Tempo livre


A questão do tempo livre — o que as pessoas fazem com ele, que chances eventualmente oferece o seu desenvolvimento — não pode ser formulada em generalidade abstrata. A expressão, de origem recente — aliás, antes se dizia ócio, e este era privilégio de uma vida folgada e, portanto, algo qualitativamente, distinto e muito mais grato —, opõe-se a outra: à de tempo não-livre, aquele que é preenchido pelo trabalho e, poderíamos acrescentar, na verdade, determinado de fora.

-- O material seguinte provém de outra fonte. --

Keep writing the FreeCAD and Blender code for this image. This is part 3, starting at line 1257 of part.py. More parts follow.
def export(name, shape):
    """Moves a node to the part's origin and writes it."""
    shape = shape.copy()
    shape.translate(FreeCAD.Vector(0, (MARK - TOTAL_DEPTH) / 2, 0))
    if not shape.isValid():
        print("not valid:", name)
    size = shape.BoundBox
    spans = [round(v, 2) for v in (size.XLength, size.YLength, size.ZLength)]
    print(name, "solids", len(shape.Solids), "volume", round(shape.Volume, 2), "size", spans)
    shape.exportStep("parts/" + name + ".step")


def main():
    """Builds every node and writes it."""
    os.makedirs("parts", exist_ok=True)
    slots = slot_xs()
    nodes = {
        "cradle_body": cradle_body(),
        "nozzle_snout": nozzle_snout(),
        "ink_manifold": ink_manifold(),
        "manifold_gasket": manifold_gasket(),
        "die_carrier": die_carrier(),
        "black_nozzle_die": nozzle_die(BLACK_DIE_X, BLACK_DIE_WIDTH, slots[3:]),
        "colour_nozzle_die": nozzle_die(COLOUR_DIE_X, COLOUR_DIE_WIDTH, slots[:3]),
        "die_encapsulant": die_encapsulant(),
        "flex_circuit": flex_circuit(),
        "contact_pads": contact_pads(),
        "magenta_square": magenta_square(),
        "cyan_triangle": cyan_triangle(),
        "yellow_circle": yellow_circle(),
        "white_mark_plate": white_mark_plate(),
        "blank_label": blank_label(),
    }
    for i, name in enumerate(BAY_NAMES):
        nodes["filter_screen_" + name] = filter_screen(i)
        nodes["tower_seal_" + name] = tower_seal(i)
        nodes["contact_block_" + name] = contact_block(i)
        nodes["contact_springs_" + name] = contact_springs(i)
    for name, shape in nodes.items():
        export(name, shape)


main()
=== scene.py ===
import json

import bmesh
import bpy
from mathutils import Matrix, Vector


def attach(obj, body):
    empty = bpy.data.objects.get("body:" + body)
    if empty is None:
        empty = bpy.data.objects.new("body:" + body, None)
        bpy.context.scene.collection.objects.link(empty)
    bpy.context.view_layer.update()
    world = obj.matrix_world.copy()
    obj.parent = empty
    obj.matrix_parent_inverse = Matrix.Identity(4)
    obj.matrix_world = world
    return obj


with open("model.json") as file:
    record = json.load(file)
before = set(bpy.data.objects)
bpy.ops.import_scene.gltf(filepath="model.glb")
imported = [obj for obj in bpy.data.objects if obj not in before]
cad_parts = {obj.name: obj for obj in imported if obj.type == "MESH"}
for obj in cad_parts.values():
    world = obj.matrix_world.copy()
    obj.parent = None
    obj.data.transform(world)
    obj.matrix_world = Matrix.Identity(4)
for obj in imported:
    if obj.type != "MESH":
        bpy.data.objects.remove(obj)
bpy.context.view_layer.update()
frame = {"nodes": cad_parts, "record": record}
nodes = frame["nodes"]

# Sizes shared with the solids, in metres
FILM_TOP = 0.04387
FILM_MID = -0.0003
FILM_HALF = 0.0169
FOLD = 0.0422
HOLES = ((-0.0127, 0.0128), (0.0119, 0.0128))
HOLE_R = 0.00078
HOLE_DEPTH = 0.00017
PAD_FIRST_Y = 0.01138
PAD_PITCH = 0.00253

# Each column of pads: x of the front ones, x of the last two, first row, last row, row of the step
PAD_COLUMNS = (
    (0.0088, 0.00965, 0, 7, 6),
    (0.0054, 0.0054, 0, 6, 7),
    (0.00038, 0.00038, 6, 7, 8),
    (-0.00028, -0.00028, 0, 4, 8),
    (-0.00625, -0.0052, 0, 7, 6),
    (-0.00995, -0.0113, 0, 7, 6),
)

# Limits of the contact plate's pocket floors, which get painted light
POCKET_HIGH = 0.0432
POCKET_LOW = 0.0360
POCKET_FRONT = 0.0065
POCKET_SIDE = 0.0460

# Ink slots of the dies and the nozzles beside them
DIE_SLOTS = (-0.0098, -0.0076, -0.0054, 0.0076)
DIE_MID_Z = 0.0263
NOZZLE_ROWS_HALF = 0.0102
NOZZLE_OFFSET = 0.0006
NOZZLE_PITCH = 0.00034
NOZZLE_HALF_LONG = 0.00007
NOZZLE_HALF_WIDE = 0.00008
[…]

O tempo livre é acorrentado ao seu oposto. Essa oposição, a relação em que ela se apresenta, imprime-lhe traços essenciais. Além do mais, muito mais fundamentalmente, o tempo livre dependerá da situação geral da sociedade. Mas esta, agora como antes, mantém as pessoas sob um fascínio. Decerto, não se pode traçar uma divisão tão simples entre as pessoas em si e seus papéis sociais. Em uma época de integração social sem precedentes, fica difícil estabelecer, de forma geral, o que resta nas pessoas, além do determinado pelas funções. Isso pesa muito sobre a questão do tempo livre. Mesmo onde o encantamento se atenua e as pessoas estão ao menos subjetivamente convictas de que agem por vontade própria, isso ainda significa que essa vontade é modelada por aquilo de que desejam estar livres fora do horário de trabalho.

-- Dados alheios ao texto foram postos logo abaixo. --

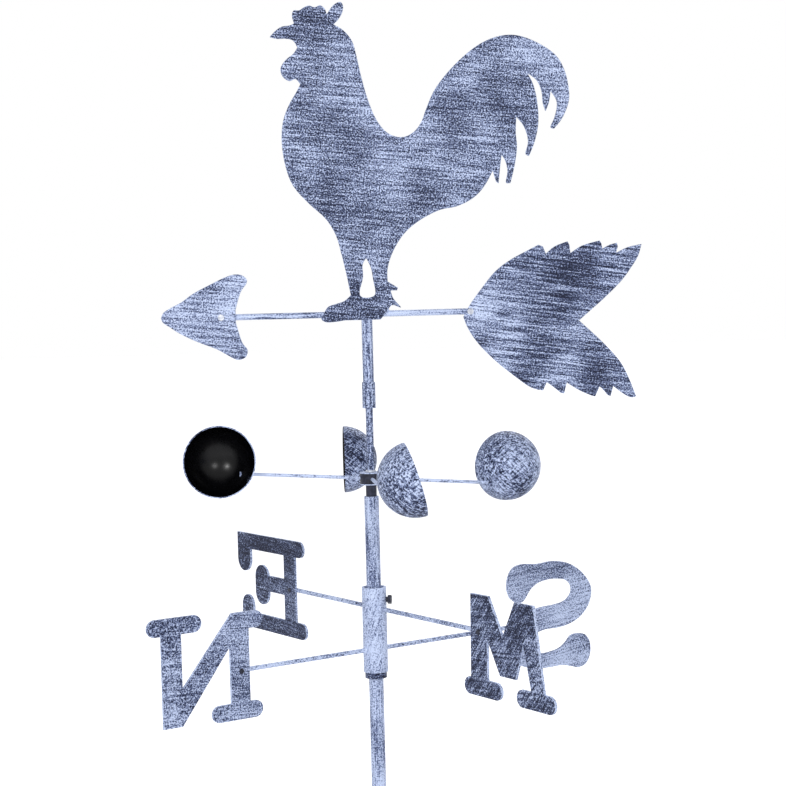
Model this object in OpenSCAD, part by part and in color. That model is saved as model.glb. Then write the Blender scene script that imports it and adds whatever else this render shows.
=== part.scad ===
// Weather vane on a garden stake: a rooster and arrow that turn on a thin spindle,
// four wind cups that spin below it, and two pairs of compass letters on collars.
// Millimetres, +Z up, the ground line at Z = 0 on the mast's axis, the arrow along X.

/* [Heights] */
// Height of the arrow rod above the ground line
arrow_z = 655; // [600:5:760]
// Height of the top of the mast tube
mast_top = 454; // [440:1:470]
// Height of the underside of the lower compass collar
collars_z = 259; // [220:1:290]

/* [Mast] */
// Outside diameter of the mast tubes
mast_d = 16; // [14:0.5:20]
// Wall thickness of the mast tubes
mast_wall = 1.4; // [1:0.1:2.5]
// Height of the joint between the two mast tubes
mast_joint_z = 236; // [150:1:240]
// Length of the pin that joins the two tubes
spigot_len = 90; // [50:1:140]
// Diameter of the spindle
spindle_d = 8; // [6:0.5:9]
// Height of the ring under the collars
ring_h = 6.5; // [4:0.5:12]
// Outside diameter of the ring under the collars
ring_d = 24; // [22:0.5:30]

/* [Stake] */
// Diameter of the centre spike
spike_d = 10; // [8:0.5:12]
// Straight length of the centre spike below the ground line
spike_len = 140; // [100:5:220]
// Length of the point on each spike
point_len = 24; // [15:1:40]
// Distance of each side prong from the mast
prong_reach = 52; // [40:1:75]
// Straight length of the side prongs
prong_len = 96; // [60:2:140]
// Length of the step bar
bar_len = 130; // [110:2:200]
// Width of the step bar
bar_w = 24; // [22:1:35]
// Thickness of the step bar
bar_t = 4; // [3:0.5:6]
// Height of the socket
socket_h = 70; // [50:1:110]

/* [Vane] */
// Thickness of the cut plates
plate_t = 3; // [2:0.5:4]
// Diameter of the arrow rod
arrow_rod_d = 6.8; // [6:0.2:9]
// Outside diameter of the vane's sleeve
sleeve_d = 12; // [11:0.5:15]
// Length of the vane's sleeve
sleeve_len = 97; // [80:1:140]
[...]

A indagação adequada ao fenômeno do tempo livre seria, hoje, esta: “Com o aumento da produtividade no trabalho, mas persistindo as condições de não-liberdade, isto é, sob relações de produção  em que as pessoas nascem inseridas e que, hoje como antes, lhes prescrevem as regras de sua existência, o que ocorre com o tempo livre?” Se se cuidasse de responder à questão sem asserções ideológicas, tornar-se-ia imperiosa a suspeita de que o tempo livre tende em direção contrária à de seu próprio conceito, tornando-se paródia deste. Nele se prolonga a não-liberdade, tão desconhecida da maioria das pessoas não-livres como a sua não-liberdade em si mesma.
T. W. Adorno. Palavras e sinais, modelos críticos 2. Maria Helena Ruschel (Trad.). Petrópolis: Vozes, 1995, p. 70-82 (com adaptações).